Noel O'Boyle said...

@Caitlin: It's not currently available, but I'm happy to discuss by email if any details are not clear.

@Unknown: This argument is suspiciously similar to one from a former colleague. The first paragraph describes SMARTS that are only valid for molecules preprocessed in a certain way. And that's fine, if documented. For example, it's common to require hydrogens to be suppressed. The drawback is that such patterns will not be transferable to another database.

Regarding the second paragraph, of course there's some merit in this. And you didn't mention tautomers also. It's the old precision versus recall argument. Depending on your application you either want to cast the net wide, or you want it precisely nailed down. In the case of performing a transformation, it's the latter. I don't like arguments based on a N=1 example, but the patterns you describe actually illustrate my point. The loose pattern hits CHEMBL1741048 (ON=[N+]([O-])[O-]) but the tight ones don't.
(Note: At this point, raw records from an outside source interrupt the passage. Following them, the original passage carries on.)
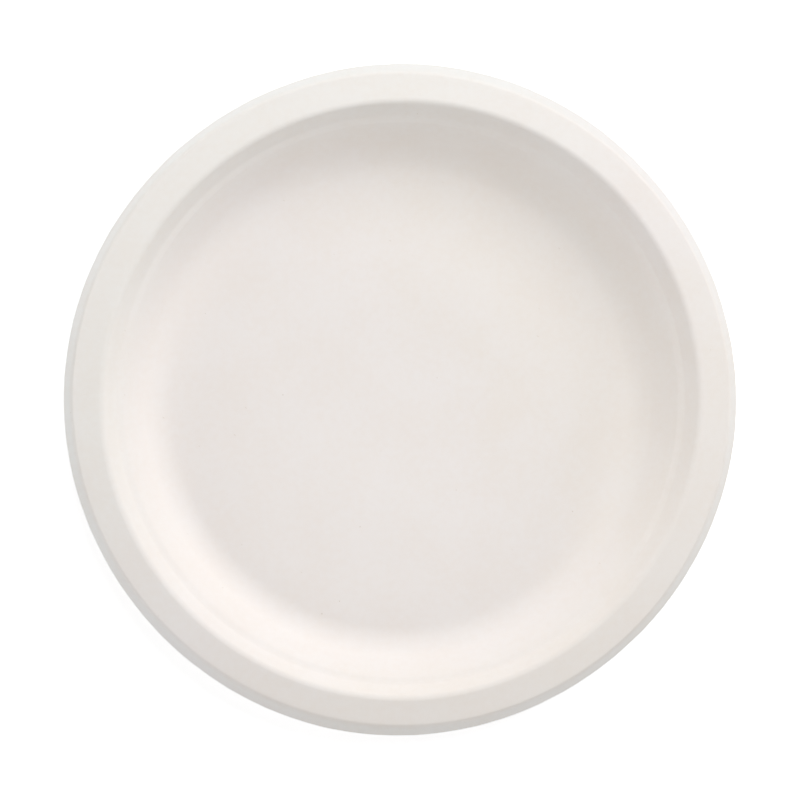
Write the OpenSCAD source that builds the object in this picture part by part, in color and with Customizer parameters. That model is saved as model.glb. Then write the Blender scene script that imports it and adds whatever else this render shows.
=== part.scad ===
// Round plate pressed from white cane fibre pulp, in one piece and one wall thickness.
// Millimetres, +Z up. The origin lies on the moulding axis, in the plane the plate rests on.

/* [Plate] */
// Diameter across the cut edge
plate_d = 229; // [190:1:280]
// Height from the resting plane to the crest of the rim
plate_h = 19.5; // [15:0.5:25]
// Thickness of the pressed pulp
wall = 0.7; // [0.5:0.05:1]

/* [Base] */
// Rise of the middle of the base above its resting ring
crown_h = 1.2; // [0:0.1:2]
// Radius of the level middle of the crown
crown_flat_r = 28; // [20:1:45]
// Width of the flat ring that the plate rests on
foot_w = 5; // [3:0.5:10]
// Radius of the bend between base and wall, in the middle of the pulp
base_bend = 13; // [8:0.5:17]

/* [Side wall] */
// Slope of the wall above the horizontal
wall_angle = 49; // [38:1:54]
// Slope of the stacking ledge above the horizontal
ledge_angle = 36; // [20:1:37]
// Width of the stacking ledge, corner to corner
ledge_w = 2.2; // [1.8:0.1:3]
// Distance from the crest's corner in to the middle of the ledge
ledge_inset = 5.7; // [4.5:0.1:8]
// Radius of the two bends at the ledge
ledge_bend = 3; // [1.5:0.1:4]

/* [Rim] */
// Width of the rim band, from the crest's corner to the shoulder
rim_w = 9.2; // [6:0.1:14]
// Slope of the rim band, falling outwards
rim_angle = 18; // [8:1:22]
// Radius of the bend over the crest
crest_bend = 2; // [1:0.1:3]

/* [Lip] */
// Width of the turned-down skirt below the shoulder
skirt_w = 0.95; // [0.6:0.05:1.4]
// Slope of the skirt, falling outwards
skirt_angle = 57; // [50:1:66]
// Width of the flange between the skirt and the cut edge
flange_w = 2.8; // [1.5:0.1:4]
// Slope of the flange, falling outwards
flange_angle = 44; // [25:1:48]
// Radius of the bend at the shoulder
shoulder_bend = 1.4; // [0.8:0.1:1.8]
// Radius of the bend between skirt and flange
flange_bend = 1.2; // [0.8:0.1:1.8]

/* [Hidden] */
$fn = 180;
// Degrees of bend for each step of an arc
arc_step = 5;
// Steps down the slope of the crown
crown_steps = 10;
pulp_white = [0.92, 0.9, 0.885];

// Corners of the centreline, worked out from the cut edge inwards
r_cut = plate_d / 2;
r_skirt = r_cut - flange_w;
r_shoulder = r_skirt - skirt_w;
r_crest = r_shoulder - rim_w;
// The bend takes the corner's peak off, so the corner lies that much above the crest
crest_peak = crest_bend * (cos((wall_angle - rim_angle) / 2) / cos((wall_angle + rim_angle) / 2) - 1);
z_crest = plate_h - wall / 2 + crest_peak;
z_shoulder = z_crest - rim_w * tan(rim_angle);
z_skirt = z_shoulder - skirt_w * tan(skirt_angle);
z_cut = z_skirt - flange_w * tan(flange_angle);
r_ledge_out = r_crest - ledge_inset + ledge_w / 2;
z_ledge_out = z_crest - (r_crest - r_ledge_out) * tan(wall_angle);
r_ledge_in = r_ledge_out - ledge_w;
z_ledge_in = z_ledge_out - ledge_w * tan(ledge_angle);
z_base = wall / 2;
r_base = r_ledge_in - (z_ledge_in - z_base) / tan(wall_angle);
r_foot_out = r_base - base_bend * tan(wall_angle / 2);
r_foot_in = r_foot_out - foot_w;

foot_start = [r_foot_in, z_base];
cut_end = [r_cut, z_cut];
// The bends from the base out to the flange: the corner's place [r, z] and its radius
corners = [
    [[r_base, z_base], base_bend],
    [[r_ledge_in, z_ledge_in], ledge_bend],
    [[r_ledge_out, z_ledge_out], ledge_bend],
    [[r_crest, z_crest], crest_bend],
    [[r_shoulder, z_shoulder], shoulder_bend],
    [[r_skirt, z_skirt], flange_bend]
];
path = concat([foot_start], [for (corner = corners) corner[0]], [cut_end]);

function unit(v) = v / norm(v);
function left_of(v) = [-v.y, v.x];
function turned(v, angle) = [v.x * cos(angle) - v.y * sin(angle), v.x * sin(angle) + v.y * cos(angle)];

// Stations [place, way to the upper face] round the bend at corner b, between a and c
function bend(a, b, c, radius) =
    let (
        way_in = unit(b - a),
        way_out = unit(c - b),
        sweep = atan2(way_in.x * way_out.y - way_in.y * way_out.x, way_in * way_out),
        toward = left_of(way_in) * sign(sweep),
        centre = b - way_in * radius * tan(abs(sweep) / 2) + toward * radius,
        steps = max(2, ceil(abs(sweep) / arc_step))
    )
    [for (i = [0 : steps])
        let (angle = sweep * i / steps)
        [centre - turned(toward, angle) * radius, turned(left_of(way_in), angle)]];

// Stations down the slope of the crown, a half wave that is level at both ends
crown_run = r_foot_in - crown_flat_r;
crown = [for (i = [0 : crown_steps])
    let (
        turn = 180 * i / crown_steps,
        slope = crown_h * PI / (2 * crown_run) * sin(turn)
    )
    [[crown_flat_r + crown_run * i / crown_steps, z_base + crown_h * (1 + cos(turn)) / 2],
        unit([slope, 1])]];

bends = [for (i = [0 : len(corners) - 1])
    for (station = bend(path[i], path[i + 1], path[i + 2], corners[i][1]))
        station];

// The middle of the pulp from the axis to the cut, where the edge stands upright
stations = concat(
    [[[0, z_base + crown_h], [0, 1]]],
    crown,
    bends,
    [[cut_end, [0, 1 / cos(flange_angle)]]]
);

// The section of the plate: half the wall above and half below every station
module section() {
    upper = [for (s = stations) s[0] + s[1] * wall / 2];
    lower = [for (i = [len(stations) - 1 : -1 : 0]) stations[i][0] - stations[i][1] * wall / 2];
    polygon(concat(upper, lower));
}

module plate() {
    color(pulp_white)
        rotate_extrude()
            section();
}

plate();
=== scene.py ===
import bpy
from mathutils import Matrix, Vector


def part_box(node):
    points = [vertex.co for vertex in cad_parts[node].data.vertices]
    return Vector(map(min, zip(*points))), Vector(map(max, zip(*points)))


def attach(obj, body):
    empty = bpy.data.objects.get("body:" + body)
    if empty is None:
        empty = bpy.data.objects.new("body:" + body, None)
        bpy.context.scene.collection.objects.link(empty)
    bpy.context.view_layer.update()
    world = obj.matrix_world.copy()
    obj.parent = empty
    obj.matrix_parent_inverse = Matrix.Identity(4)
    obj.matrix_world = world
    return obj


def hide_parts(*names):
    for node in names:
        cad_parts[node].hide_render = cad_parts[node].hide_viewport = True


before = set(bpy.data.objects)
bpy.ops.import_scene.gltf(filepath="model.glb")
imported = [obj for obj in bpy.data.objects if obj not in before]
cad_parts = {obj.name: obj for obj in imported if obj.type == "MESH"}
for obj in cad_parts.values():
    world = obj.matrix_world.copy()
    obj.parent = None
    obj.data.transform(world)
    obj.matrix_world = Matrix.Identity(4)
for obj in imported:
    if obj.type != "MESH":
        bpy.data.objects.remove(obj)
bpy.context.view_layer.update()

import math
import bpy
import numpy as np
from mathutils import Matrix, Vector

MM = 0.001

# Section of the plate. Sizes are in millimetres and degrees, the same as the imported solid's.
# The diameter and the height come from the solid itself.

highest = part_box("plate")[1]
PLATE_R = highest.x / MM
PLATE_H = highest.z / MM
WALL = 0.7
CROWN_H, CROWN_FLAT_R, FOOT_W = 1.2, 28.0, 5.0
WALL_ANGLE, LEDGE_ANGLE, RIM_ANGLE, SKIRT_ANGLE, FLANGE_ANGLE = 49.0, 36.0, 18.0, 57.0, 44.0
LEDGE_W, LEDGE_INSET, RIM_W, SKIRT_W, FLANGE_W = 2.2, 5.7, 9.2, 0.95, 2.8
BASE_BEND, LEDGE_BEND, CREST_BEND, SHOULDER_BEND, FLANGE_BEND = 13.0, 3.0, 2.0, 1.4, 1.2

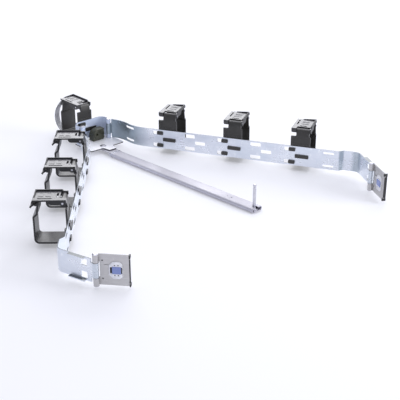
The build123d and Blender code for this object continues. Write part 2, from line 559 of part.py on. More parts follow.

The tautomer and resonance form problem is not well handled by an explicit valence bond representation, but isn't the solution rather to do like InChI and require a certain total number of hydrogens and bond orders applied to certain atoms and bonds? This would be an extension to SMARTS of course.


Dan2097 said...

I omitted mentioning tautomers as I agree that it is not possible to precisely handle multiple tautomeric forms without resorting to recursive SMARTS or multiple patterns. An extension along the lines you mentioned would be nice, but I expect it would be difficult to implement in such a way that didn't further increase the burden on a human attempting to write such patterns.
To be pedantic a SMARTS match for a nitro should probably require the next atom to not be nitrogen, the strict pattern will still match Dinitrogen trioxide which is also a dubious hit.